What They Should Have Nominated: You
almost have to admit that the Academy was in a bad situation in 1963. Looking
at my own list of the best films of the year, it is dominated by foreign films
– Fellini’s 8 ½ is clearly the best film of the year, but there are other
masterworks like Bergman’s The Silence, Visconti’s The Leopard, Kurosawa’s High
& Low, Resnais’ Muriel, Polanski’s Knife in the Water and from England,
Joseph Losey’s The Servant – and that doesn’t even mention Godard’s Contempt,
of which I’m not as big of a fan as many.
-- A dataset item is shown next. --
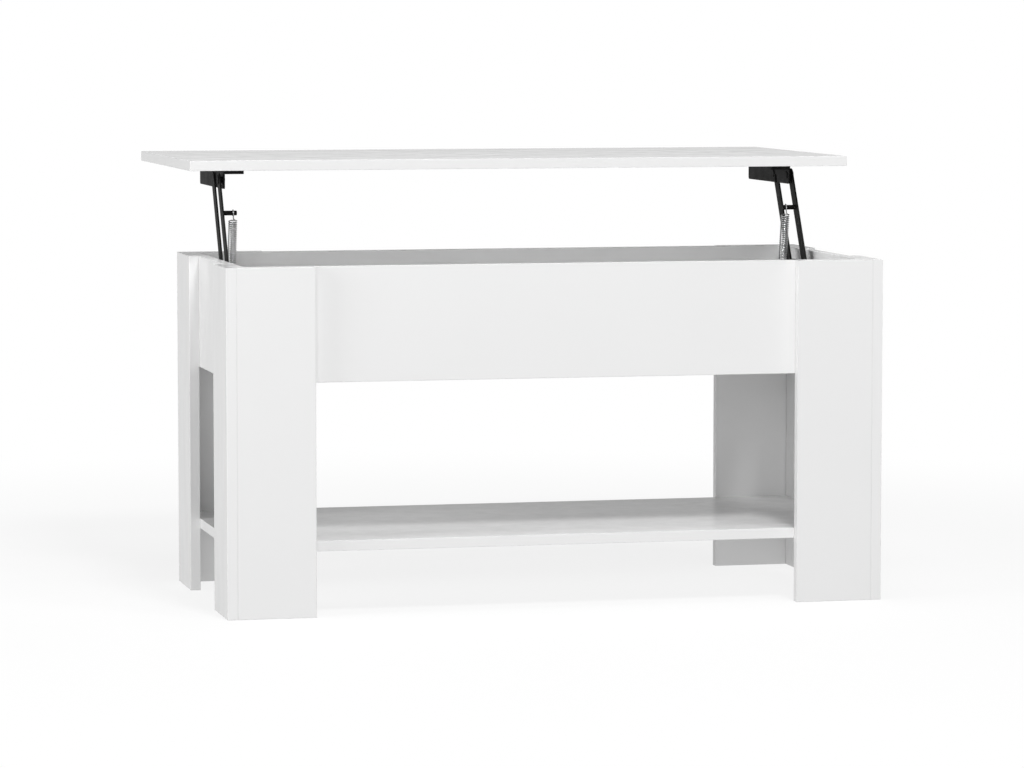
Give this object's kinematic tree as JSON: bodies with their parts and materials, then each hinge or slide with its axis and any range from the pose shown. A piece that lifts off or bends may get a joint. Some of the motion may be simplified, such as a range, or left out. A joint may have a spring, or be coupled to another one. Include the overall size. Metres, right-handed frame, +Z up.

Among American films, America,
America would rank just a notch or two behind Martin Ritt’s Hud – which somehow
did not get nominated for Best Picture, despite winning both Actress and
Supporting Actor for Patricia Neal and Melvyn Douglas, and getting a nomination
for Paul Newman’s title character and Ritt’s direction (it would get my vote
for Best American film of the year). The Academy also ignored Hitchcock’s late
masterpiece The Birds – which dwarfs the reputation of anything they did
nominate. I also loved Samuel Fuller’s Shock Corridor – although that was never
going to get nominated, Orson Welles’ The Trial (was this even released in
America that year?) and if they wanted pure entertainment – why not John
Sturges’ The Great Escape? I guess what I’m saying is that 1963 has one of the
weakest Best Picture lineup ever – but it was a great year for movies.